In Space Engineers I can recommend turning on some of the debug helpers which can help you understand how their grid system works in general. In the info tab you can turn on things like center of mass and the grid pivot (the origin of the grid's local space). It even shows you the local axis at the pivot. It also helps to see which parts are actually a separate grid and which belong to the same. Cutting a ship in half would actually create two new grids. The actual position of the pivot can be quite important when you try to build something "large" like a space elevator Because SE also uses some sort of floating origin to reduce floating point issues. However if the pivot is very far away, collisions become really janky.
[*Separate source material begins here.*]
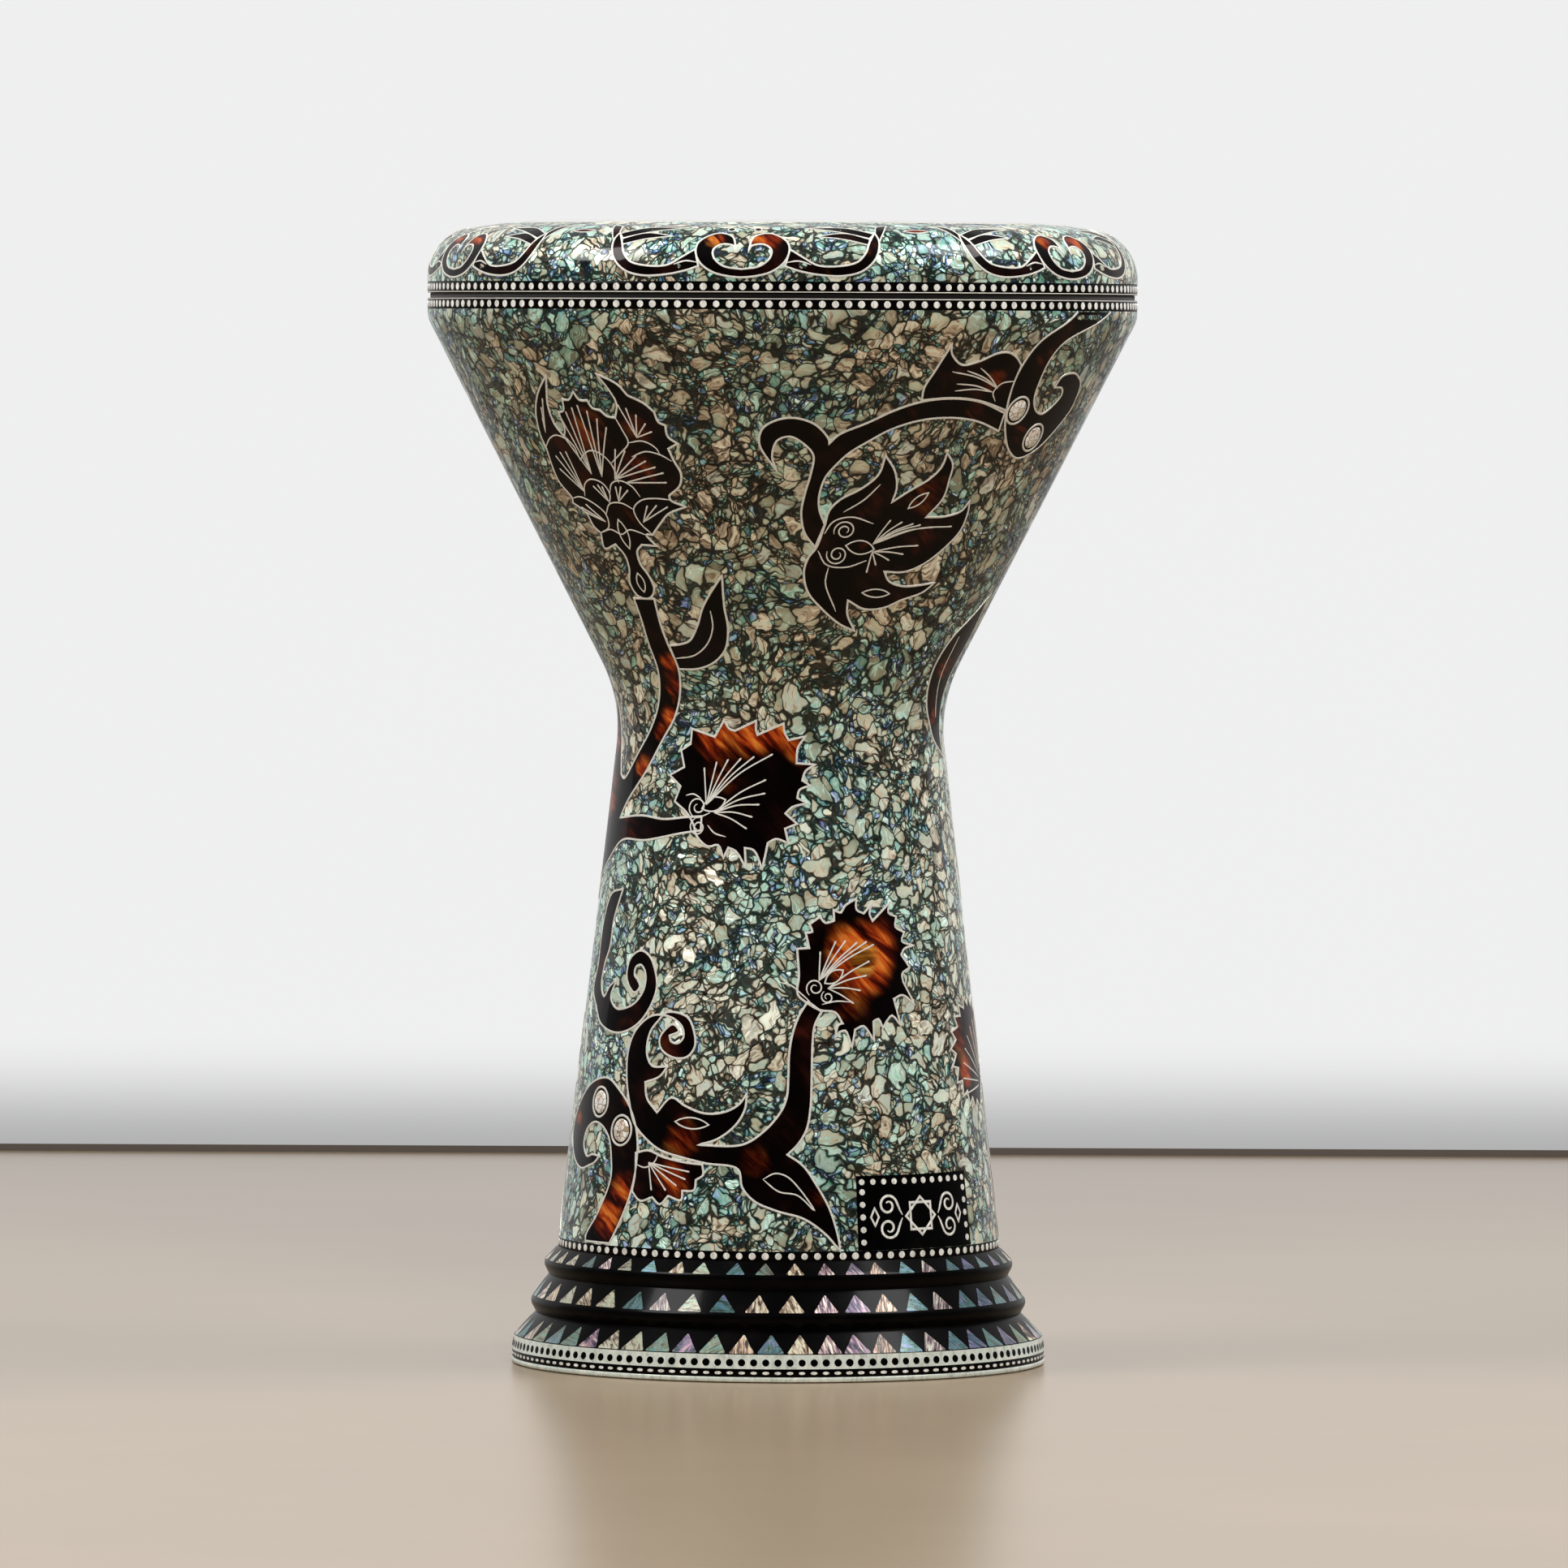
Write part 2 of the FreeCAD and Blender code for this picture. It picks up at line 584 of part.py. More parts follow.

Well, after building 40km you can expect something like half-a-block error (though I actually build one in survival from space down to the planet because it's easier that way. Of course with unsupported stations switched on).

 

Personally I think the SE rotation controls are really well designed. Since I've grown up with the good old turbo editor by borland (since I started programming with pascal), I'm actually used to using the ins,del, home, end, pgup/down keys on a regular basis. Those keys can be easily found without looking and CTRL+INS and SHIFT+INS is still my primary way of copying / pasting text in almost all applications. Since I navigate my text with the cursor keys it's just natural to use CTRL+ cursor keys to jump between words, select text in the same way and use the keys above to do the copy, cut, paste stuff.

The design to have del / pg down to rotate in the horizontal plane (Unity's y axis), home / end to rotate around Unity's x axis and ins / pg up to rotate around the up axis just feel natural to me. When you play a lot Space Engineers I rotate things intuitively without really thinking about it.